Pantheon Macroeconomics interpreted the semantic shift from “sufficient” to “adequate,” coupled with returning to “customary” vigilance, as signaling marginally elevated confidence without representing a dovish policy pivot, maintaining that the BCB’s overall stance remains decidedly hawkish. Pantheon expects the current hold to persist into early 2026 as policymakers attempt to re-anchor expectations. However, post-December inflation data have surprised downward, bolstering the case for eventual easing. Annual 2025 inflation decelerated more sharply than both the central bank and markets anticipated, ending at 4.26%—comfortably within the official target range and contrary to prior guidance predicting inflation would remain above the 4.5% upper bound through late Q1 2026.

Inflation had already returned to the target in November ahead of schedule, then cooled further in December, undershooting both market and central bank forecasts. The BCB attributed the improved near-term outlook to converging factors: a more benign underlying inflation trend, better anchored expectations, cheaper fuel, a stronger domestic currency, and lower global oil prices—all operating under a restrictive policy framework. Pantheon continues positioning a first rate cut as more probable in March rather than January.

Sweden’s Riksbank: Holding Pattern Amid Cooling Prices

The Riksbank maintained rates steady at 1.75%, in line with the rate path established at December’s meeting—a decision following cooler-than-anticipated inflation in that period. CPIF inflation slowed to 2.1% year-over-year from 2.3%, undercutting the Riksbank’s own forecast. On the activity side, GDP rebounded more robustly than expected in November, while household consumption similarly beat expectations during the same interval.

Elsewhere, Sweden’s labor market remained subdued. Against this multifaceted backdrop, SEB analysts expect the Riksbank to maintain rates through January and the remainder of the year, though they project some probability of a rate cut in spring or summer if inflation deteriorates further. The current monetary policy report reflects rates on hold for the next three quarters, with only minimal chance of a hike in Q4 2025. This stance reflects the central bank’s preference to data-dependency rather than mechanical policy adjustment.

Eurozone’s Resilience: Growth in Focus for ECB’s Steady Hand

Eurozone gross domestic product printed 0.3% quarter-over-quarter in Q3, with the broader EU expanding 0.4% Q/Q—both representing acceleration from Q2 levels. Germany’s very early Q4 estimate showed 0.2% Q/Q growth, offering the primary datapoint ahead of the broader economic print. PMI readings pointed toward growth during the period, though Germany remained a region warranting close monitoring given industrial sector downturns recorded during the quarter according to HCOB/S&P Global metrics.

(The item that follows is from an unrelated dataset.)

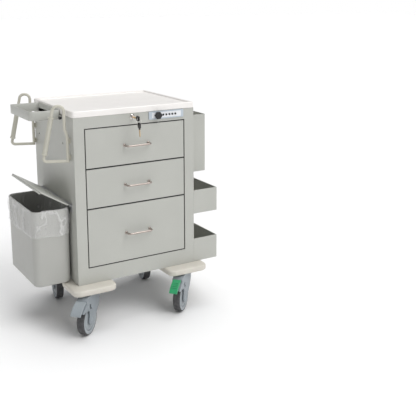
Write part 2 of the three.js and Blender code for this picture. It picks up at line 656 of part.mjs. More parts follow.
// Wall strip that carries the bin and the lid's hinge pin.
function lidBracket() {
  const plate = block([-HALF - 2.3, -HALF - GAP], [LID.front, LID.rear], [hingeZ - 30, hingeZ + 4]);
  const rings = [0, 2, 4].map((i) => roundY(hingeX, hingeZ, LID.barrel, knuckle(i), 5));
  const webs = [0, 2, 4].map((i) => block([hingeX, -HALF - 1], knuckle(i), [hingeZ - 4, hingeZ + 1]));
  const pin = roundY(hingeX, hingeZ, LID.pin, [LID.front + BITE, LID.rear - BITE], 4);
  return join(plate, ...rings, ...webs, pin);
}

// Flat lid, drawn closed; it lies about the hinge line as its local Y axis.
function binLid() {
  const panelX = [-LID.length, -LID.barrel - 1.2];
  const y = [LID.front, LID.rear];
  const panel = block(panelX, y, [-1, 1]);
  const lip = block([-LID.length, -LID.length + LID.sheet], y, [-LID.lip, 1]);
  const rings = [1, 3].map((i) => roundY(0, 0, LID.barrel, knuckle(i), 5));
  const arms = [1, 3].map((i) => block([-LID.barrel - 2, 0], knuckle(i), [-1, 1]));
  const bore = roundY(0, 0, LID.pin + GAP, [LID.front - 1, LID.rear + 1], 4);
  return cut(join(panel, lip, ...rings, ...arms), bore);
}

add('waste_bin', wasteBin(), 'paint');
add('bin_liner', binLiner(), 'bag');
add('lid_bracket', lidBracket(), 'zinc');
const lid = add('bin_lid', binLid(), 'paint');
lid.position.set(hingeX, 0, hingeZ);
lid.rotation.y = THREE.MathUtils.degToRad(LID.open);

// ---------- Corner bumpers and casters ----------
function bumper(xSign, isFront) {
  const outerX = HALF + BUMPER.side;
  const x = span(xSign * outerX, xSign * (outerX - BUMPER.width));
  const y = isFront
    ? [-BUMPER.front, BUMPER.depth - BUMPER.front]
    : [CABINET.depth + BUMPER.rear - BUMPER.depth, CABINET.depth + BUMPER.rear];
  const plate = softPlate(roundedRectangle(x, y, BUMPER.corner), [CASTER.top, CASTER.top + BUMPER.thickness],
    BUMPER.edge, 2);
  const socket = prismZ(circle(xSign * CASTER.x, isFront ? CASTER.front : CASTER.rear, FORK.stemHole),
    [CASTER.top - 1, FORK.stemTop + 1], { curveSegments: 8 });
  return cut(plate, socket);
}

const WHEEL_AT = [CASTER.trail, WHEEL.radius];

function forkSide() {
  const shape = polygon(FORK_FRONT);
  shape.absarc(...WHEEL_AT, FORK_HUB, ...HUB_ARC.map(THREE.MathUtils.degToRad));
  for (const [x, z] of [...FORK_UNDER, ...FORK_TOP]) shape.lineTo(x, z);
  return shape;
}

function casterFork() {
  const body = prismY(forkSide(), [-FORK.outer, FORK.outer]);
  const wheelSpace = prismY(polygon(WHEEL_SPACE), [-FORK.inner, FORK.inner]);
  const stem = prismZ(circle(0, 0, FORK.stem), [CASTER.top - 10, FORK.stemTop], { curveSegments: 8 });
  const axle = roundY(...WHEEL_AT, FORK.axle, [-FORK.inner - BITE, FORK.inner + BITE], 6);
  return join(cut(body, wheelSpace), stem, axle);
}

function casterWheel() {
  const flat = 1 / Math.cos(Math.PI / WHEEL.sides);
  const r = WHEEL.radius * flat;
  const w = WHEEL.width / 2;
  const half = [[WHEEL.bore, w - 2], [42, w - 2], [44, w - 4], [46, w - 2], [r - 7, w], [r, w * 0.5]];
  const lower = half.map(([radius, y]) => [radius, -y]);
  return lathe([...lower, ...half.toReversed(), lower[0]], WHEEL.sides, Math.PI / WHEEL.sides);
}

// Pedal resting on the hood's step, its pivot at its inner end.
function brakePedal() {
  return prismY(polygon(PEDAL_OUTLINE), [-PEDAL_HALF, PEDAL_HALF]);
}

for (const isFront of [true, false]) {
  for (const xSign of SIDES) {
    const where = `${isFront ? 'front' : 'rear'}_${xSign < 0 ? 'left' : 'right'}`;
    add(`bumper_${where}`, bumper(xSign, isFront), 'cream');
    const caster = new THREE.Group();
    caster.position.set(xSign * CASTER.x, isFront ? CASTER.front : CASTER.rear, 0);
    caster.rotation.z = THREE.MathUtils.degToRad(isFront ? CASTER.frontTurn : CASTER.rearTurn);
    add(`caster_fork_${where}`, casterFork(), 'casterPlastic', caster);
    add(`caster_wheel_${where}`, casterWheel(), 'wheel', caster).position.set(WHEEL_AT[0], 0, WHEEL_AT[1]);
    const isGreen = isFront && xSign > 0;
    add(`brake_pedal_${where}`, brakePedal(), isGreen ? 'greenPlastic' : 'casterPlastic', caster);
    cart.add(caster);
  }
}

// ---------- Origin: middle of the footprint, on the floor ----------
const bounds = new THREE.Box3().setFromObject(cart, true);
const middle = bounds.getCenter(new THREE.Vector3());
const model = new THREE.Group();
cart.position.set(-middle.x, -middle.y, -bounds.min.z);
model.add(cart);

export default model;
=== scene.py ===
"""Looks of the medication cart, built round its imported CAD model. Metres, +Z up, the cart faces -Y."""

import json
import math
from math import cos, pi, radians, sin

import bmesh
import bpy
from mathutils import Matrix, Vector, noise

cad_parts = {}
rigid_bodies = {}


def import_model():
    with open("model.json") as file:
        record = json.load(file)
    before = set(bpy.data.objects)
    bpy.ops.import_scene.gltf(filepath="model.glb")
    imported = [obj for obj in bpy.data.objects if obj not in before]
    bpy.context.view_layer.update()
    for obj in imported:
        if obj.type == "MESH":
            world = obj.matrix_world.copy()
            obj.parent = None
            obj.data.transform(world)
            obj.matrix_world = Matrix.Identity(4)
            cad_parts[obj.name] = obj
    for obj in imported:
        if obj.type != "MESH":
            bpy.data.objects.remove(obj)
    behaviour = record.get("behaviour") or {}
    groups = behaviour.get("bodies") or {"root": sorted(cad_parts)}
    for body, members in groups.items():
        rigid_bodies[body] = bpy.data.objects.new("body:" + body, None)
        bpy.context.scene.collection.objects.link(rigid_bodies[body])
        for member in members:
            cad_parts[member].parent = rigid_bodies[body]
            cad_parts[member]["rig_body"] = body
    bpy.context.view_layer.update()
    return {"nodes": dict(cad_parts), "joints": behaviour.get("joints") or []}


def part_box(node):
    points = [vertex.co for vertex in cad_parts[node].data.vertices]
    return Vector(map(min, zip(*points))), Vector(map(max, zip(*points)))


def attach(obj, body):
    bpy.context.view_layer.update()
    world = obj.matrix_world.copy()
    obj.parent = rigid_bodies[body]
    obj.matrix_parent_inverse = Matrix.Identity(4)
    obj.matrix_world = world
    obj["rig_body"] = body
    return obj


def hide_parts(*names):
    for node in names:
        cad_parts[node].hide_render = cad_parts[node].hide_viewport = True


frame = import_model()
nodes = frame["nodes"]
joints = {joint["name"]: joint for joint in frame["joints"]}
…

The European Central Bank has underscored that growth has demonstrated greater resilience through 2025, functioning as a key driver in shifting policy rate expectations. Overall, the data proved unlikely to materially reshape the ECB’s economic outlook, with the Deposit Rate remaining on hold at 2% in the near term—the central bank’s assessment of the “good place” for policy accommodation.

The Global Policy Picture: Synchronization and Divergence

This week’s sweep of central bank decisions and economic data releases revealed a complex global monetary policy landscape. Developed economies face a common inflation challenge: prices have proven stickier than desired, yet clear disinflationary trends are emerging in pockets. The result is a policy standoff where patience dominates urgency, and guidance matters more than decisions.

From Tokyo’s economic signals through the Fed’s measured approach to Brazil’s hawkish persistence, central banks are attempting to thread a needle: maintain restrictive policy long enough to decisively anchor inflation expectations, yet remain flexible enough to ease when confidence emerges. The synchronization evident across major policy decisions—simultaneous holds across the BoJ, BoC, Fed, Riksbank, ECB and others—suggests that this middle ground has become the consensus view. Markets will remain fixated on the evolution of inflation data, employment trends, and forward wage guidance as the true indicators of when monetary policy will shift materially. For now, the dominant theme remains one of cautious patience rather than decisive action.